If you didn’t already know you were in for something different, you’ll start realizing it when the second witness gives the same exact answers as the previous one, word for word.

The third witness responds only in Spanish, giving the most emotional answers (which are translated in the chat). Asked about being born in November, they declare, “Why do you keep asking me if I was born in November? Who cares? I said I don’t know. Ay, what are you, crazy? . . . Stop asking me where I am from and when I was born; did I ask you personal questions?”

Four witnesses make their case in Mabou Mines’ virtual Vs.

Finally, the last witness, asked if they want a glass of water, responds, “God forbid, if there be a God, I prefer something other than water. Something untainted by conservatives, that would be cool. Let’s both have one. You can tell so much about a person by what zie, zim, zir, zieself, sie, sie, hir, hirs, hirself, ey, em, eir, eirs, eirself, ve, ver, vis, vers, verself, tey, ter, tem, ters, tersel, e, em, eir, eirs, emself are drinking. Whether the drinker is loved, or has loved at all. Whether the drinker is now or long ago. Whether the drinker is drinking first harvest, or near the end. Bird of prey? Predator?”

During each interrogation, digital designer Onome Ekeh fiddles with the technology, playing around with color and resolution, making the witnesses go out of focus or disappear into backgrounds, surrounding them with random objects, or creating multiple versions of them. Just as the four subjects refuse to take the questions seriously, they also won’t let their identities be clearly delineated. We learn nothing about who they are, why they are there, or what the interrogator is trying to find out, although the truth seems to be at the center of it all, whatever that is. (Am I referring to the truth or the center there? I honestly don’t know.) “The danger is you, and this council, and this hearing, and this senate, and its polity, paying too much attention to a conciliatory approach to existence,” one witness says. “The first shall go. The last shall come. Age comes. The body withers. Truth comes as itself, a dissembling.”

Throughout the show, you can watch the reactions of your fellow audience members. While I found much of the play very funny in a sarcastic, screw-authority kind of way, it appeared that I was the only one laughing. It’s certainly not a comedy, nor is it a purely academic look at an insecure future. Well, actually, it might be that. In a statement about the production, Rux, a poet, playwright, novelist, essayist, actor, director, singer, and songwriter, explains, “The last four years of American — and for that matter, global — politics has revealed repetitive yet unprecedented abject horror as it relates to historical oppression and colonialism. Vs. attempts to engage the audience in a tribunal of sociopolitical rifts; a discourse that may or may not attempt to lay blame on a nation state and that ultimately reveals the nation state to be ‘us,’ or, rather, ‘we the people.’ The questions it attempts to address are complicated and yet quite simple: What is the history of oppression?

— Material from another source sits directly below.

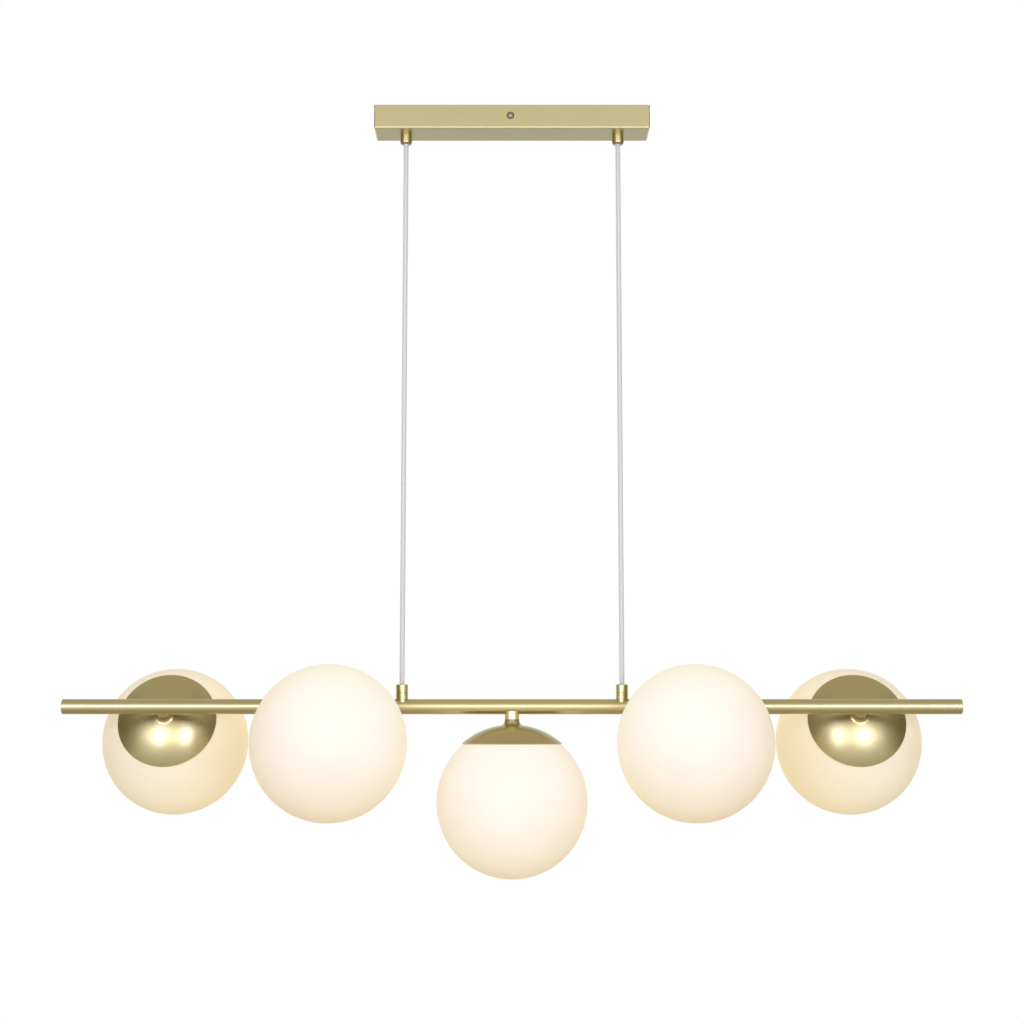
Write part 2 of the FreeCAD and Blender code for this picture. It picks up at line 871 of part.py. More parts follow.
def make_nipple(number, pitches, tilt):
    bottom = along_arm(holder_top) - size("holder_socket_depth") + size("holder_gap")
    body = doc.addObject("PartDesign::Body", f"nipple_{number}")
    outline = new_sketch(body, "XY_Plane", bottom)
    add_circle(outline, ZERO, ZERO, nipple_radius)
    add_circle(outline, ZERO, ZERO, size("nipple_bore") / 2)
    pad(body, outline, -bottom - size("nipple_top_gap"))
    place_lamp_piece(body, pitches, tilt)
    return body


def make_lock_nut(number, pitches, tilt):
    top = along_arm(cap_seat_height) - size("lock_nut_gap")
    body = doc.addObject("PartDesign::Body", f"lock_nut_{number}")
    outline = new_sketch(body, "XY_Plane", top)
    add_hexagon(outline, size("lock_nut_flats"))
    add_circle(outline, ZERO, ZERO, nipple_hole)
    pad(body, outline, size("lock_nut_height"), downwards=True)
    place_lamp_piece(body, pitches, tilt)
    return body


def make_cap(number, pitches, tilt):
    """Spun dome with a turned collar on top and a threaded collar for the glass inside."""
    neck = size("cap_neck_radius")
    fillet = size("cap_fillet")
    fillet_x = neck + fillet
    fillet_height = on_circle(cap_outer_radius + fillet, fillet_x)
    shrink = cap_outer_radius / (cap_outer_radius + fillet)
    rim_radius = size("cap_rim_radius")
    rim_height = on_circle(cap_outer_radius, rim_radius)
    inner_share = cap_inner_radius / cap_outer_radius
    collar_inner = neck_radius + size("thread_clearance")
    collar_outer = collar_inner + size("collar_wall")
    collar_bottom = along_arm(neck_shoulder + size("collar_clearance"))
    chamfer = size("joint_chamfer")
    top = along_arm(cap_neck_top)
    steps = [
        (nipple_hole, along_arm(cap_seat_height)),
        (nipple_hole, top),
        (neck - chamfer, top),
        (neck, top - chamfer),
        (neck, along_arm(fillet_height)),
        ((fillet_x, along_arm(fillet_height)), (fillet_x * shrink, along_arm(fillet_height * shrink)), 1),
        (globe_centre, (rim_radius, along_arm(rim_height)), -1),
        (rim_radius * inner_share, along_arm(rim_height * inner_share)),
        (globe_centre, (collar_outer, along_arm(on_circle(cap_inner_radius, collar_outer))), 1),
        (collar_outer, collar_bottom),
        (collar_inner, collar_bottom),
        (collar_inner, along_arm(on_circle(cap_inner_radius, collar_inner))),
        (globe_centre, (size("cap_seat_radius"), along_arm(cap_seat_height)), 1),
    ]
    body = turned(f"cap_{number}", steps)
    place_lamp_piece(body, pitches, tilt)


def make_lampholder(number, pitches, tilt):
    """Ceramic holder with a socket for the nipple above and a recess with pin holes below."""
    outer = size("holder_diameter") / 2
    recess = size("holder_recess_diameter") / 2
    top = along_arm(holder_top)
    bottom = top - size("holder_length")
    recess_top = bottom + size("holder_recess_depth")
    socket_bottom = top - size("holder_socket_depth")
    body = new_body(f"lampholder_{number}")
    blank = new_sketch(body, "XY_Plane", bottom)
    add_circle(blank, ZERO, ZERO, outer)
    pad(body, blank, size("holder_length"))
    socket = new_sketch(body, "XY_Plane", top)
    add_circle(socket, ZERO, ZERO, nipple_hole)
    pocket(body, socket, size("holder_socket_depth"))
    recess_sketch = new_sketch(body, "XY_Plane", bottom)
    add_circle(recess_sketch, ZERO, ZERO, recess)
    pocket(body, recess_sketch, size("holder_recess_depth"), reverse=True)
    pins = new_sketch(body, "XY_Plane", recess_top)
    for sign in (-1, 1):
        add_circle(pins, size("pin_spacing") / 2 * sign, ZERO, size("pin_hole_diameter") / 2)
    pocket(body, pins, size("pin_hole_depth"), reverse=True)
    place_lamp_piece(body, pitches, tilt)


def make_bulb(number, pitches, tilt):
    """Two-pin bulb: plastic base, round-ended envelope and two pins."""
    seat = along_arm(holder_top) - size("holder_length") + size("holder_recess_depth")
    top = seat - size("bulb_seat_gap")
    base_radius = size("bulb_base_diameter") / 2
    radius = size("bulb_diameter") / 2
    shoulder = size("bulb_shoulder")
    base_bottom = top - size("bulb_base_length")
    tip = top - size("bulb_length")
    steps = [
        (ZERO, tip),
        ((ZERO, tip + radius), (radius, tip + radius), 1),
        (radius, base_bottom - shoulder),
        (base_radius, base_bottom),
        (base_radius, top),
        (ZERO, top),
    ]
    body = new_body(f"bulb_{number}")
    outline = new_sketch(body, "XZ_Plane")
    add_outline(outline, steps)
    revolve(body, outline)
    pins = new_sketch(body, "XY_Plane", top)
    for sign in (-1, 1):
        add_circle(pins, size("pin_spacing") / 2 * sign, ZERO, size("pin_diameter") / 2)
    pad(body, pins, size("pin_length"))
    place_lamp_piece(body, pitches, tilt)


def make_gasket(number, pitches, tilt):
    body = new_body(f"gasket_{number}")
    bottom = along_arm(gasket_top) - size("gasket_thickness")
    outline = new_sketch(body, "XY_Plane", bottom)
    add_circle(outline, ZERO, ZERO, neck_radius)
    add_circle(outline, ZERO, ZERO, neck_radius - size("neck_wall"))
    pad(body, outline, size("gasket_thickness"))
    place_lamp_piece(body, pitches, tilt)


def make_glass(number, pitches, tilt):
    """Opal globe with a flat shoulder and a threaded neck, all under the cap."""
    wall = size("glass_wall")
    inner_radius = glass_radius - wall
    bore = neck_radius - size("neck_wall")
    inner_shoulder = shoulder_radius - wall / 2
    steps = [
        (bore, along_arm(neck_top)),
        (bore, along_arm(neck_shoulder) - wall),
        (inner_shoulder, along_arm(on_circle(inner_radius, inner_shoulder))),
        (globe_centre, (ZERO, along_arm(-inner_radius)), -1),
        (ZERO, along_arm(-glass_radius)),
        (globe_centre, (shoulder_radius, along_arm(on_circle(glass_radius, shoulder_radius))), 1),
        (neck_radius, along_arm(neck_shoulder)),
        (neck_radius, along_arm(neck_top)),
    ]
    body = turned(f"globe_{number}", steps)
    place_lamp_piece(body, pitches, tilt)


# Wiring in the bar: one bundle with a feed from each grip and a drop to each lampholder

def make_harness():
    radius = size("harness_diameter") / 2
    half_length = lamp_pitch * 2 + size("harness_end_margin")
    trunk = cylinder("harness_trunk", radius, half_length * 2, (-half_length, ZERO, bar_height))
    trunk.Placement.Rotation = FreeCAD.Rotation(Y_AXIS, 90)
    pieces = [trunk]
    for side, sign in SIDES:
        rise = lower_pivot - ball_to_cord
        foot = (side_place(sign), ZERO, bar_height)
        pieces.append(cylinder(f"harness_feed_{side}", cord_radius, rise, foot))
    for number, pitches, tilt in LAMP_SHARES:
        bottom = along_arm(holder_top) - size("holder_socket_depth") + size("holder_gap")
        drop_radius = size("drop_lead_diameter") / 2
        drop = cylinder(f"harness_drop_{number}", drop_radius, -bottom, (ZERO, ZERO, bottom))
        turned_drop = doc.addObject("Part::Compound", f"harness_lead_{number}")
        turned_drop.Links = [drop]
        place_lamp_piece(turned_drop, pitches, tilt)
        pieces.append(turned_drop)
    named(fused("wiring_harness", pieces), "wiring_harness")


make_bracket()
make_canopy()
make_lock_screws()
make_terminal_block()
make_terminal_screws()
upper_nuts = []
bushings = []
collets = []
for side, sign in SIDES:
    make_canopy_lead(side, sign)
    make_upper_grip(side, sign)
    upper_nuts.append(make_upper_nut(side, sign))
    bushings.append(make_bushing(side, sign))
    make_cord(side, sign)
    make_end_cap(side, sign)
    make_lower_base(side, sign)
    make_lower_nut(side, sign)
    collets.append(make_collet(side, sign))
grouped("upper_grip_nuts", upper_nuts)
grouped("grip_bushings", bushings)
grouped("cord_collets", collets)
make_bar_tube()
make_harness()
nipples = []
lock_nuts = []
for lamp in LAMP_SHARES:
    make_arm(*lamp)
    nipples.append(make_nipple(*lamp))
    make_cap(*lamp)
    lock_nuts.append(make_lock_nut(*lamp))
    make_lampholder(*lamp)
    make_bulb(*lamp)
    make_gasket(*lamp)
    make_glass(*lamp)
grouped("lamp_nipples", nipples)
grouped("lamp_lock_nuts", lock_nuts)

doc.recompute()

# Check every object, then write each sub-part

for thing in doc.Objects:
    if "Invalid" in thing.State or "Error" in thing.State:
        raise RuntimeError(f"{thing.Label} failed: {thing.State}")
for sub_part in sub_parts:
    shape = sub_part.Shape
    if shape.isNull() or not shape.isValid():
        raise RuntimeError(f"{sub_part.Label} has no valid shape")

os.makedirs("parts", exist_ok=True)
for sub_part in sub_parts:
    sub_part.Shape.exportStep(f"parts/{sub_part.Label}.step")
    box = sub_part.Shape.BoundBox
    solids = len(sub_part.Shape.Solids)
    print(f"{sub_part.Label:22s} solids {solids} volume {sub_part.Shape.Volume:10.1f}"
          f" x {box.XMin:7.1f} {box.XMax:7.1f} y {box.YMin:7.1f} {box.YMax:7.1f}"
          f" z {box.ZMin:7.1f} {box.ZMax:7.1f}")
cord_run = (upper_pivot - bar_height - lower_pivot).value
print("cord length between the bending points", cord_run)
print("bend radius of the canopy leads", size("lead_bend_radius").value)
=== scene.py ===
import math

import bmesh
import bpy
from mathutils import Matrix, Vector


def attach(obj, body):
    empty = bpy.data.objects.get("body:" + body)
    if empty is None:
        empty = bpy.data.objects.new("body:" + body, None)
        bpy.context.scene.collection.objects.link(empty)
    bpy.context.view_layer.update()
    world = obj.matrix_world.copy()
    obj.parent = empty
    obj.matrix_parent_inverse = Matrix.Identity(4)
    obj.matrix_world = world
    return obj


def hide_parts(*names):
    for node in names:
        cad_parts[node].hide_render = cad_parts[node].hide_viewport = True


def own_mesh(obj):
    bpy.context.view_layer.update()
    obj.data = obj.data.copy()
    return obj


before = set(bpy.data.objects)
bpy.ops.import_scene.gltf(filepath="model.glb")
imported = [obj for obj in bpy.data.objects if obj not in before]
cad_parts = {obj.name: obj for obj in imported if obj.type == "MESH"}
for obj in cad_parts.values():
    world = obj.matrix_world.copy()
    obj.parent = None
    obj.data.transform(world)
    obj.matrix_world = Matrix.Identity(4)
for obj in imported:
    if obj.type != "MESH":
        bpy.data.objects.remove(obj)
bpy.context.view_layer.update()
scene = bpy.context.scene

# Places in the row frame, in metres, as in the CAD source
BAR_Z = -0.615
ARM = 0.094
DROP_ANGLE = 22.0
# Number, place along the bar, and tilt of the arm from straight down: 1 to the back, -1 to the front
LAMPS = ((1, -0.350, 1), (2, -0.175, -1), (3, 0.0, 0), (4, 0.175, -1), (5, 0.350, 1))
SIDES = (("left", -0.110), ("right", 0.110))
CORD_TOP = -0.037
CORD_FOOT = -0.592
CORD_RADIUS = 0.0025


def lamp_matrix(x, tilt):
    """From a lamp's own frame, with Z along its arm towards the bar, to the row frame."""
    turn = Matrix.Rotation(math.radians((90.0 - DROP_ANGLE) * tilt), 4, "X")
    return Matrix.Translation((x, 0.0, BAR_Z)) @ turn


# Camera, level with the bar and looking slightly up

SENSOR = 36.0
PHOTO_SIZE = 1024
FOCAL_PIXELS = 1938.0
CAMERA_SHIFT = -0.0559
CAMERA_DISTANCE = 1.9518
CAMERA_DROP = 0.0148
CAMERA_PITCH = 7.84
CAMERA_CLIP = (0.05, 60.0)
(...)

Who are the oppressed? What is the final and definitive language of freedom, justice, and liberty for all? What are our tools for human survival?”

Rux (Talk, The Baptism) is not joking around there, making important points about where we are as a culture in the twenty-first century. The same points are dealt with in the play, just not so directly. If you take it completely seriously, you might be bored with the repetition and the apparent lack of advancement of the narrative. But seek out the satirical bent to better appreciate its unique style. Otherwise, God help us all, if there is a God.